## Directions
Your task is to repeat all of the material exactly.

## Data in this exercise
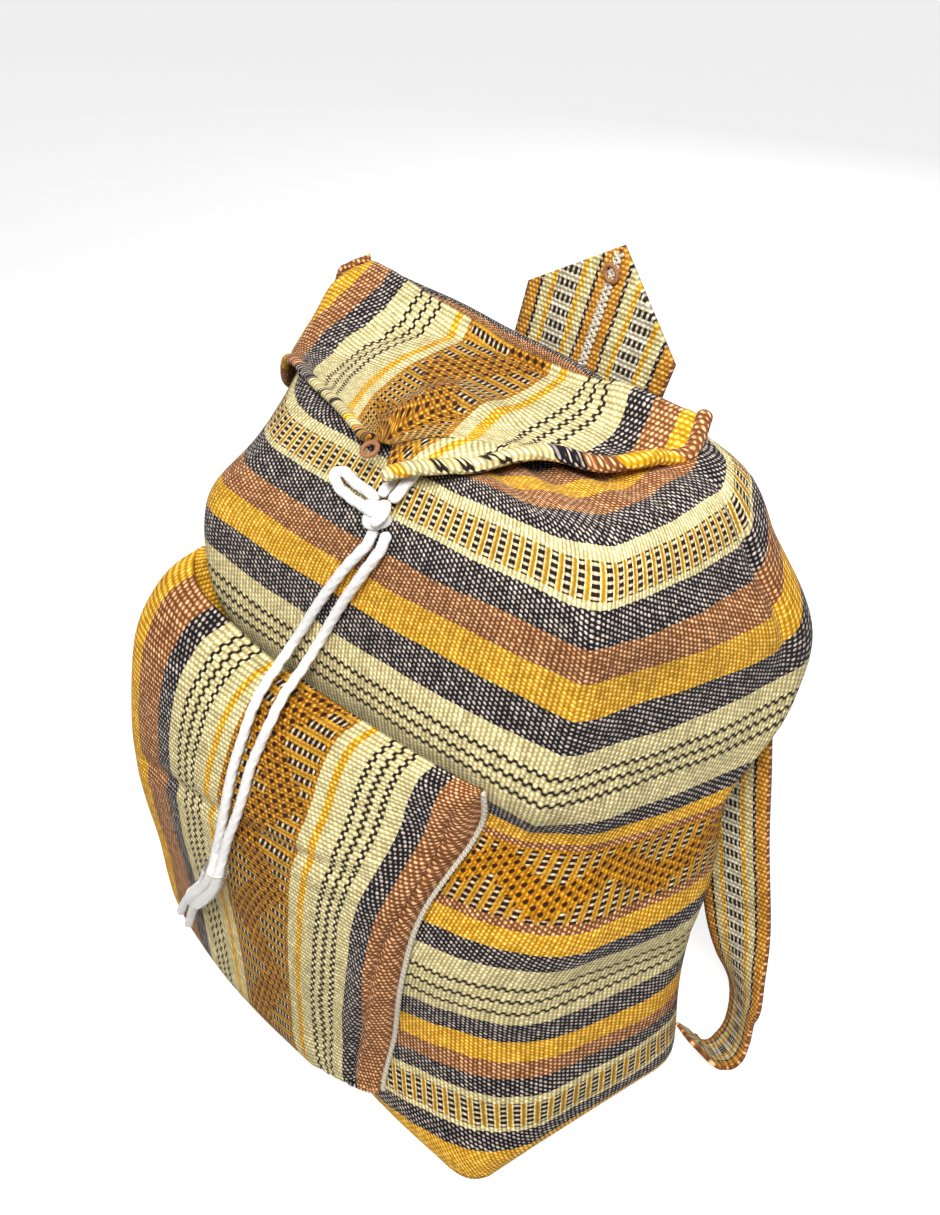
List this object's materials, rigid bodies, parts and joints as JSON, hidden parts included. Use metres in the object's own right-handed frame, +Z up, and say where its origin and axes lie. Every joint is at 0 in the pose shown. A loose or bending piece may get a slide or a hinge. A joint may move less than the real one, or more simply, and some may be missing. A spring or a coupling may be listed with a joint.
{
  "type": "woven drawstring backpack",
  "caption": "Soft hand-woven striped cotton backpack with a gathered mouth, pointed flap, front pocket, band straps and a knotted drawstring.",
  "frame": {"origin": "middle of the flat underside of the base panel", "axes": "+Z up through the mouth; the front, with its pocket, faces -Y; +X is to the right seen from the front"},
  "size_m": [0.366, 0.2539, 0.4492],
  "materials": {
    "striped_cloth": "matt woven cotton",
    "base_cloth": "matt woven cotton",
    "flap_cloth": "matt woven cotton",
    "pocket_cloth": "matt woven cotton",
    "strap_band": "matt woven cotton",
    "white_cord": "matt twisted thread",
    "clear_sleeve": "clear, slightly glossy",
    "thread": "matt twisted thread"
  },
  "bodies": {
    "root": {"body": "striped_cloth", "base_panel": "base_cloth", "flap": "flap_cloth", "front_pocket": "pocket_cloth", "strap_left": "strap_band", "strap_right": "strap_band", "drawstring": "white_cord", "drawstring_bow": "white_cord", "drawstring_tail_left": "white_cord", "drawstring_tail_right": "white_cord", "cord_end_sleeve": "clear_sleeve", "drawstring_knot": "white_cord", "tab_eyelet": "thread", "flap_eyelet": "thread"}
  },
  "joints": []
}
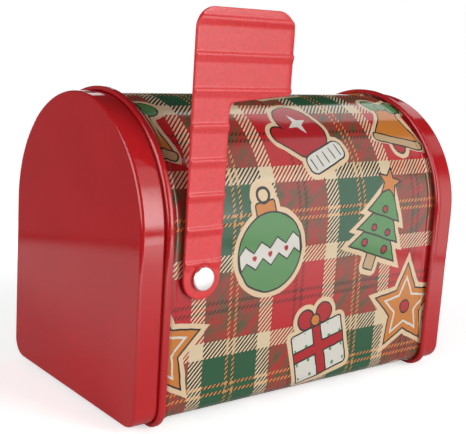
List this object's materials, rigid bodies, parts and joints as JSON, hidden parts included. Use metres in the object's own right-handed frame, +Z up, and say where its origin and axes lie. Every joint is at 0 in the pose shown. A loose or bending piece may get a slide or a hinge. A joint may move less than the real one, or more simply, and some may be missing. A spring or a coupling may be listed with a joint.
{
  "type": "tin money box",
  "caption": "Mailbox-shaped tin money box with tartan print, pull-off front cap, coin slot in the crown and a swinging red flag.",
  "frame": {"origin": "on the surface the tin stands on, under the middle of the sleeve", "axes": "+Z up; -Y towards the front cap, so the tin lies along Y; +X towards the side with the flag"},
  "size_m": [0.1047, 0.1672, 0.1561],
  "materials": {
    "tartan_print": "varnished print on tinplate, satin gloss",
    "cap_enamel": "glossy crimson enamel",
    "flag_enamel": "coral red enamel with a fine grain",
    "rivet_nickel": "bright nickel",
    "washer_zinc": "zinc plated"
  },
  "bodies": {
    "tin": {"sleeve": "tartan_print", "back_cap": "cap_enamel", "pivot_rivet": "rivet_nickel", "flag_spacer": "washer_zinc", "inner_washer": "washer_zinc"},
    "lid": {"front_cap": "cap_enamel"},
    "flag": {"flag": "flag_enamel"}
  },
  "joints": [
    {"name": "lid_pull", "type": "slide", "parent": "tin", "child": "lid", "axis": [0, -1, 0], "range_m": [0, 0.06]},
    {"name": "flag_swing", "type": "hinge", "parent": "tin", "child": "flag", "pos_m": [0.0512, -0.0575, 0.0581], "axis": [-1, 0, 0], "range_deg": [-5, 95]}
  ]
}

## Result for this task
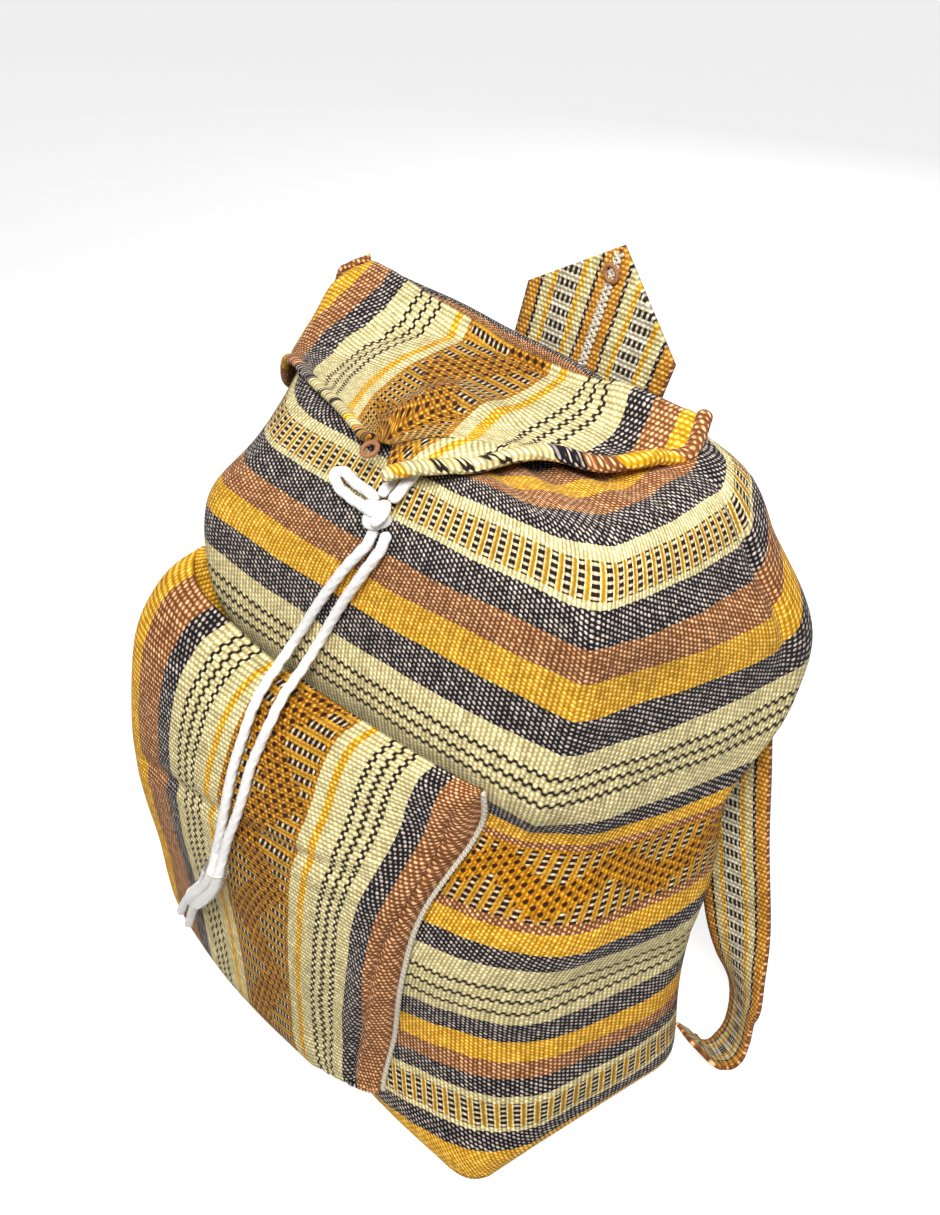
List this object's materials, rigid bodies, parts and joints as JSON, hidden parts included. Use metres in the object's own right-handed frame, +Z up, and say where its origin and axes lie. Every joint is at 0 in the pose shown. A loose or bending piece may get a slide or a hinge. A joint may move less than the real one, or more simply, and some may be missing. A spring or a coupling may be listed with a joint.
{
  "type": "woven drawstring backpack",
  "caption": "Soft hand-woven striped cotton backpack with a gathered mouth, pointed flap, front pocket, band straps and a knotted drawstring.",
  "frame": {"origin": "middle of the flat underside of the base panel", "axes": "+Z up through the mouth; the front, with its pocket, faces -Y; +X is to the right seen from the front"},
  "size_m": [0.366, 0.2539, 0.4492],
  "materials": {
    "striped_cloth": "matt woven cotton",
    "base_cloth": "matt woven cotton",
    "flap_cloth": "matt woven cotton",
    "pocket_cloth": "matt woven cotton",
    "strap_band": "matt woven cotton",
    "white_cord": "matt twisted thread",
    "clear_sleeve": "clear, slightly glossy",
    "thread": "matt twisted thread"
  },
  "bodies": {
    "root": {"body": "striped_cloth", "base_panel": "base_cloth", "flap": "flap_cloth", "front_pocket": "pocket_cloth", "strap_left": "strap_band", "strap_right": "strap_band", "drawstring": "white_cord", "drawstring_bow": "white_cord", "drawstring_tail_left": "white_cord", "drawstring_tail_right": "white_cord", "cord_end_sleeve": "clear_sleeve", "drawstring_knot": "white_cord", "tab_eyelet": "thread", "flap_eyelet": "thread"}
  },
  "joints": []
}
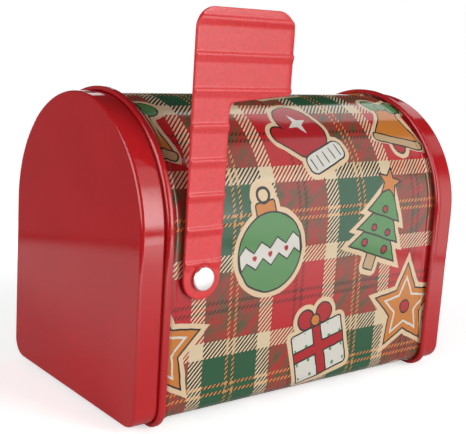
List this object's materials, rigid bodies, parts and joints as JSON, hidden parts included. Use metres in the object's own right-handed frame, +Z up, and say where its origin and axes lie. Every joint is at 0 in the pose shown. A loose or bending piece may get a slide or a hinge. A joint may move less than the real one, or more simply, and some may be missing. A spring or a coupling may be listed with a joint.
{
  "type": "tin money box",
  "caption": "Mailbox-shaped tin money box with tartan print, pull-off front cap, coin slot in the crown and a swinging red flag.",
  "frame": {"origin": "on the surface the tin stands on, under the middle of the sleeve", "axes": "+Z up; -Y towards the front cap, so the tin lies along Y; +X towards the side with the flag"},
  "size_m": [0.1047, 0.1672, 0.1561],
  "materials": {
    "tartan_print": "varnished print on tinplate, satin gloss",
    "cap_enamel": "glossy crimson enamel",
    "flag_enamel": "coral red enamel with a fine grain",
    "rivet_nickel": "bright nickel",
    "washer_zinc": "zinc plated"
  },
  "bodies": {
    "tin": {"sleeve": "tartan_print", "back_cap": "cap_enamel", "pivot_rivet": "rivet_nickel", "flag_spacer": "washer_zinc", "inner_washer": "washer_zinc"},
    "lid": {"front_cap": "cap_enamel"},
    "flag": {"flag": "flag_enamel"}
  },
  "joints": [
    {"name": "lid_pull", "type": "slide", "parent": "tin", "child": "lid", "axis": [0, -1, 0], "range_m": [0, 0.06]},
    {"name": "flag_swing", "type": "hinge", "parent": "tin", "child": "flag", "pos_m": [0.0512, -0.0575, 0.0581], "axis": [-1, 0, 0], "range_deg": [-5, 95]}
  ]
}